Is it possible to proof: when $gcd\left(m_1,m_2,m_3\right)=1$, then $\frac{lcm\left(m_1,m_2\right)m_3}{gcd\left(lcm\left(m_1,m_2\right),m_3\right)}=\frac{lcm\left(m_1,m_2,m_3\right)}{gcd\left(m_1,m_2,m_3\right)}$ is true for any positive integers $ m_1,m_2, m_3 $?
I have test many numbers looks it is actually true.
Your conjecture is indeed correct.
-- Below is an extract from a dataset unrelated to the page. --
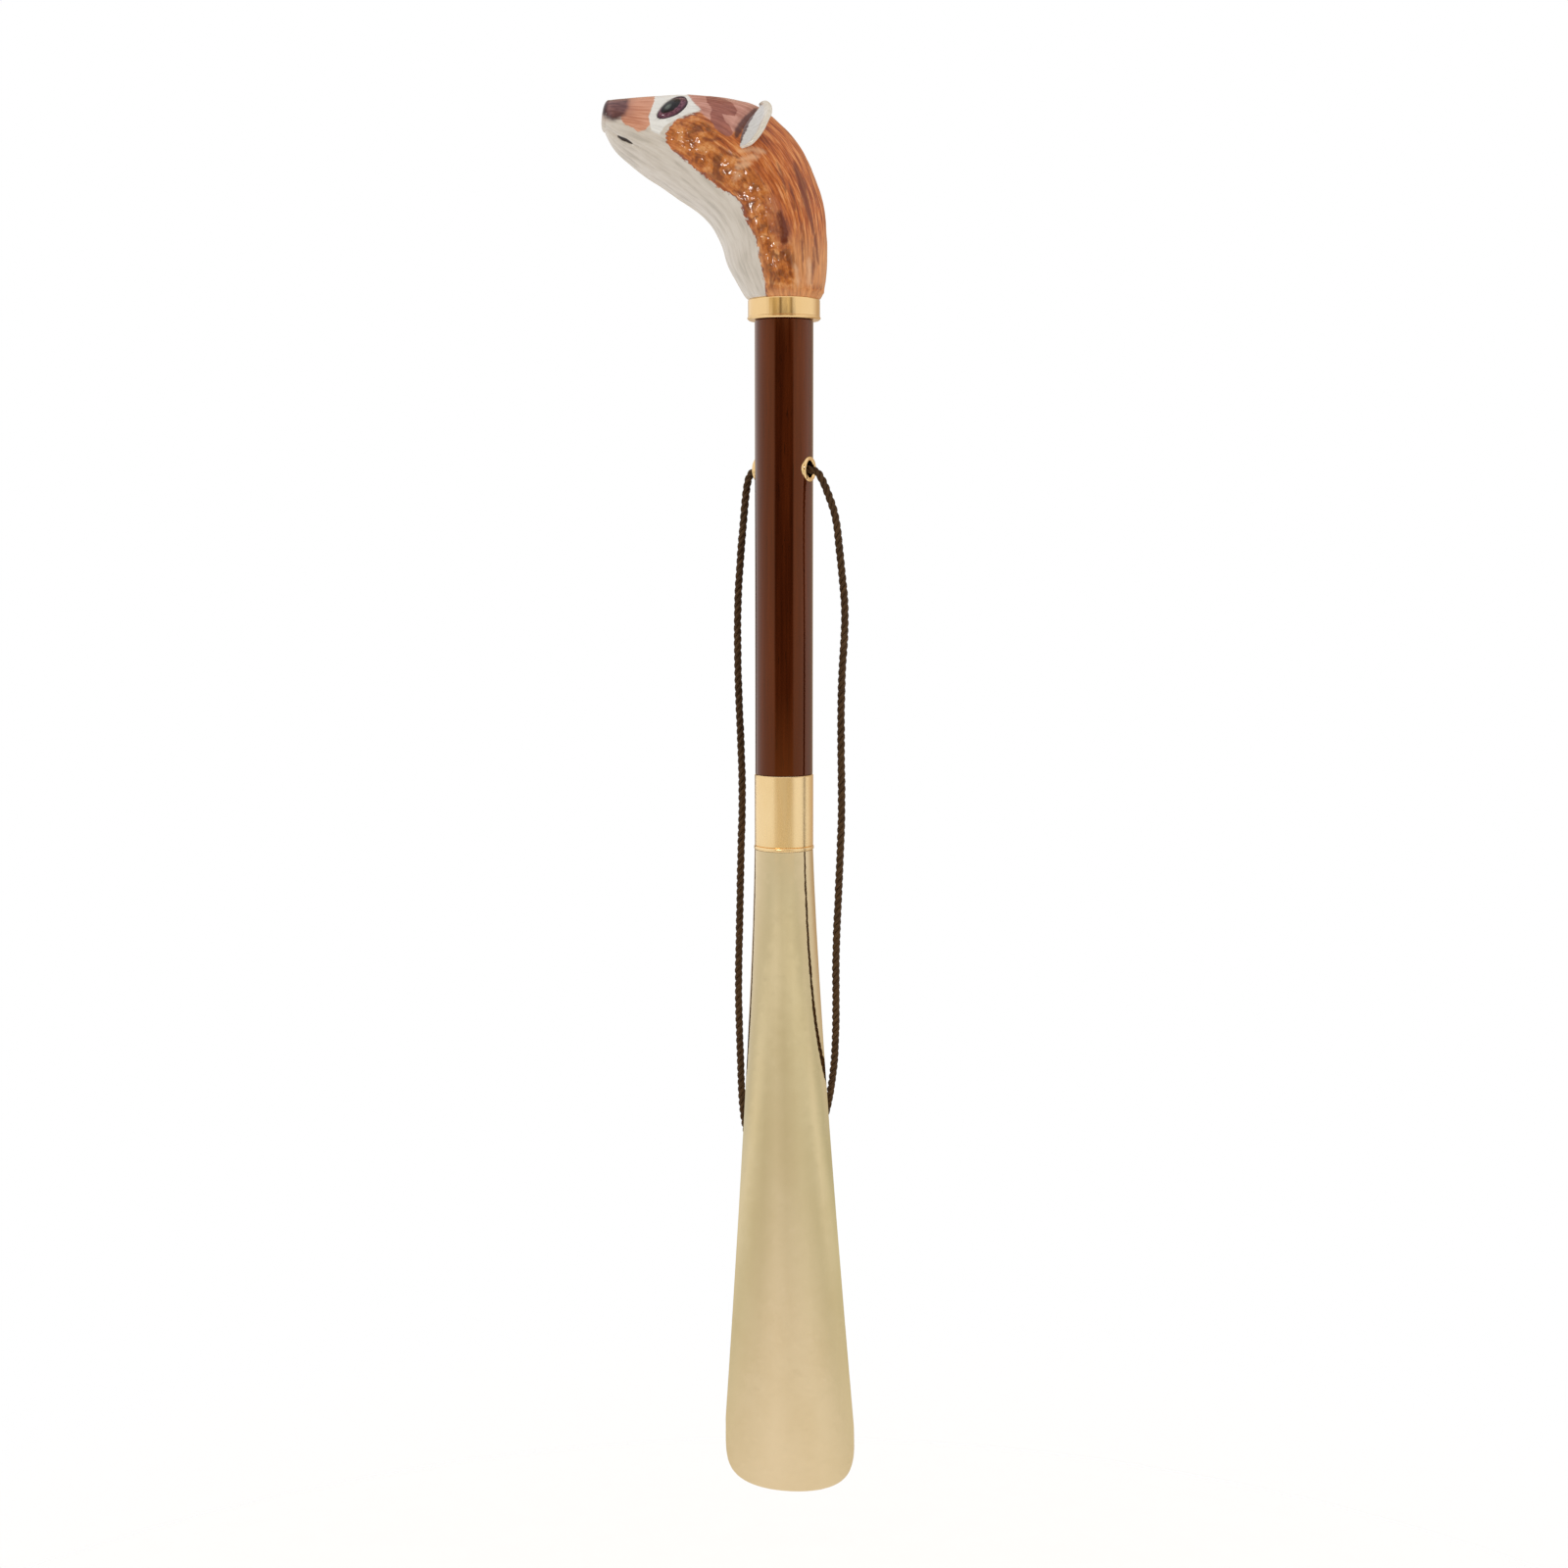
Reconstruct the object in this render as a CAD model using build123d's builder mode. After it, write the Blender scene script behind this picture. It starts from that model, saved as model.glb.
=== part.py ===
from build123d import *
import math
import os

# A long shoehorn: a polished brass blade under a lacquered wooden shaft, which carries a cast and
# enamelled animal's head. A twisted hanging cord runs through a cross bore in the shaft.
# Millimetres. +Z runs up the shaft's axis, the head looks along -X, and the blade's hollow opens
# towards +Y. The origin is on the shaft's axis, about halfway up the bare wood.

# Shaft
SHAFT_R = 10.3
GRIP_TOP = 80.2
GRIP_BOTTOM = -79.4
EDGE_BREAK = 0.3

# Fits: the radial gap of glued, pressed and screwed pieces, the gap round a stud that passes through,
# and how far a hole runs on past what it holds
FIT_GAP = 0.05
STUD_GAP = 0.5
HOLE_SPARE = 2.0

# Collar between shaft and head
COLLAR_R = 12.85
COLLAR_HEIGHT = 7.2
COLLAR_EDGE = 0.9
COLLAR_LIP = 0.5
SPIGOT_R = 8.6
TOP_SPIGOT_LENGTH = 4.2

# Screwed joint between shaft and head
NECK_STUD_R = 4.0
NECK_STUD_BELOW = 22.0
NECK_STUD_ABOVE = 20.0
NECK_INSERT_R = 6.0
NECK_INSERT_LENGTH = 18.0
NECK_INSERT_FLANGE_R = 7.2
NECK_INSERT_FLANGE = 1.2
STUD_CHAMFER = 0.7

# Ferrule and the screwed joint between shaft and blade
FERRULE_R = 10.5
FERRULE_WALL = 1.2
FERRULE_LENGTH = 25.6
FERRULE_CHAMFER = 0.25
BOTTOM_SPIGOT_LENGTH = 19.0
LIP_R = 10.75
LIP_HEIGHT = 1.4
LIP_ROUNDING = 0.5
BLADE_STUD_R = 3.0
BLADE_STUD_ABOVE = 26.0
BLADE_STUD_BELOW = 7.0
BLADE_INSERT_R = 5.0
BLADE_INSERT_LENGTH = 16.0
PLUG_BOSS_HEIGHT = 5.0
PLUG_HOLE_DEPTH = 5.7
PLUG_LENGTH = 17.0

# Blade: half width, depth of the trough and the set back of its middle all change on the way down
SHEET = 1.2
BLADE_TOP = GRIP_BOTTOM - FERRULE_LENGTH - LIP_HEIGHT
BLADE_TIP = -349.8
BLADE_FULL_WIDTH_Z = -326.0
TOP_HALF_WIDTH = 10.6
FULL_HALF_WIDTH = 24.5
WIDTH_POWER = 1.25
TOP_DEPTH = 10.6
TIP_DEPTH = 9.4
SET_BACK = 13.05
SET_BACK_POWER = 1.1
BLADE_TURN = 10.0
BLADE_STATIONS = 8
BLADE_OVERRUN = 4.0
TIP_CORNER_Z = -333.0
TIP_CORNER = 13.2
TIP_FLAT = 2.4
TRIM_DEPTH = 60.0

# Cross bore, its eyelets and the hanging cord
BORE_Z = 28.6
BORE_TURN = -28.0
BORE_R = 3.5
EYELET_HOLE_R = 2.9
EYELET_FLANGE_R = 4.5
EYELET_FACE = 10.7
EYELET_SEAT = 9.2
EYELET_SHANK_END = 4.0
EYELET_ROUNDING = 0.7
CORD_R = 1.4
CORD_TURN_OUT = 12.3
ARC_SHARE = 0.45
KNOT_CENTRE = (1.0, 9.6, -243.0)
KNOT_R = 4.4
KNOT_HALF_HEIGHT = 5.2
TAIL_LENGTHS = (14.0, 11.0)
TAIL_APART = 1.7
TAIL_SPLAY = 0.16
TAIL_FORWARD = 0.05
TAIL_ROOT = 2.5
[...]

I suppose you can prove the following:
$$1) \ \ ab = gcd(a,b)\cdot lcm(a,b)$$ $$2) \ \ lcm(a,b,c) = lcm(lcm(a,b), c)$$ These are standard results, you can look them up.
From (1) you get:
$$gcd(lcm(a,b),c) \cdot lcm(lcm(a,b),c) = lcm(a,b)\cdot c$$ or that $$gcd(lcm(a,b),c) = \frac{lcm(a,b)\cdot c}{lcm(a,b,c)}$$ Now consider: $$\frac{lcm(a,b)\cdot c}{gcd(lcm(a,b), c)}$$ Put the value you obtained already and the it becomes: $$lcm(a,b,c)$$
Hence proving the proposition.
More generally, $$\frac{lcm(a,b)\cdot c}{gcd(lcm(a,b),c)}=lcm(a,b,c)\ \ \ \ \ \forall a,b,c \in Z^+$$